2026 Margaret and Colin Roderick Literary Award Shortlist
The shortlist has been announced for the $50 000 Margaret and Colin Roderick Literary Award: The Rot by Evelyn Araluen; Spirit of the Crocodile by Aaron Fa’aoso and Michelle Scott Tucker; Tiwi in Paris by Glen Farmer Illortaminni; Apron-Sorrow/Sovereign-Tea by Natalie Harkin; What Kept You? by Raaza Jamshed; and Always Home, Always Homesick by Hannah Kent.
The Roderick Award recognises the best original book, published in Australia in the previous calendar year, that deals with some aspect of Australian life. The shortlist showcases the diversity of genre that is the Roderick signature, including a picture book, memoir, poetry, YA and literary fiction, and an academic study.
The judges’ comments:
"Evelyn Araluen, The Rot (UQP). The dominant note in this collection is the demand for justice in a world that seems governed by the ‘the intimate machines of empire.’ The poems speak about the textures of contemporary life, as well as the colonial logic of extraction that continues to cast a shadow. Written in a voice that is at times ferocious and at times heartbreakingly fragile, they cast new light on contemporary Australia and its place in the world."
Open to books of all kinds, and routinely attracting nearly 250 entries, the Roderick is “the hardest literary award to win” according to its judges, who this year are Dr Lachlan Brown, Dr Leigh Dale, Professor Emerita Susan Martin, Professor Emeritus Paul Salzman (FAHA) and Mary Vernon.
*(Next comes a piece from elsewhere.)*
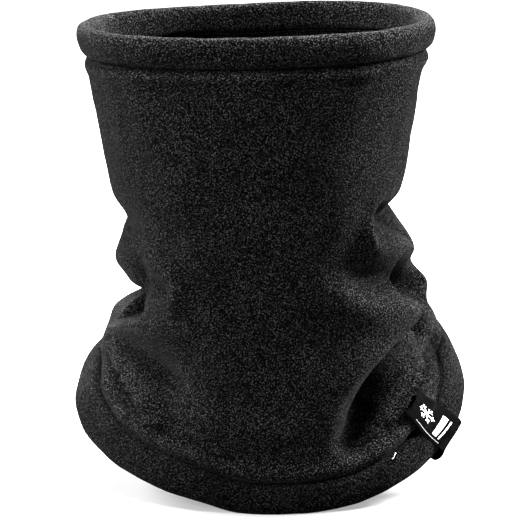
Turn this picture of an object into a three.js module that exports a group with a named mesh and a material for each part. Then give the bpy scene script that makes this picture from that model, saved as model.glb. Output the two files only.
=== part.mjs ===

The winner of the 2026 Margaret and Colin Roderick Literary Award will be announced in Townsville in September and will be presented with the H.T. Priestley Memorial Medal, thereby joining an illustrious list that includes revered names in Australian writing, among them creative writers, journalists and scholars.
Established nearly sixty years ago, the Award is named after the founding professor of English at James Cook University’s Townsville campus, Colin Roderick, and his wife Margaret, who collaborated on his literary scholarship. Margaret Roderick oversaw the massive donation that now funds the lucrative Award in perpetuity.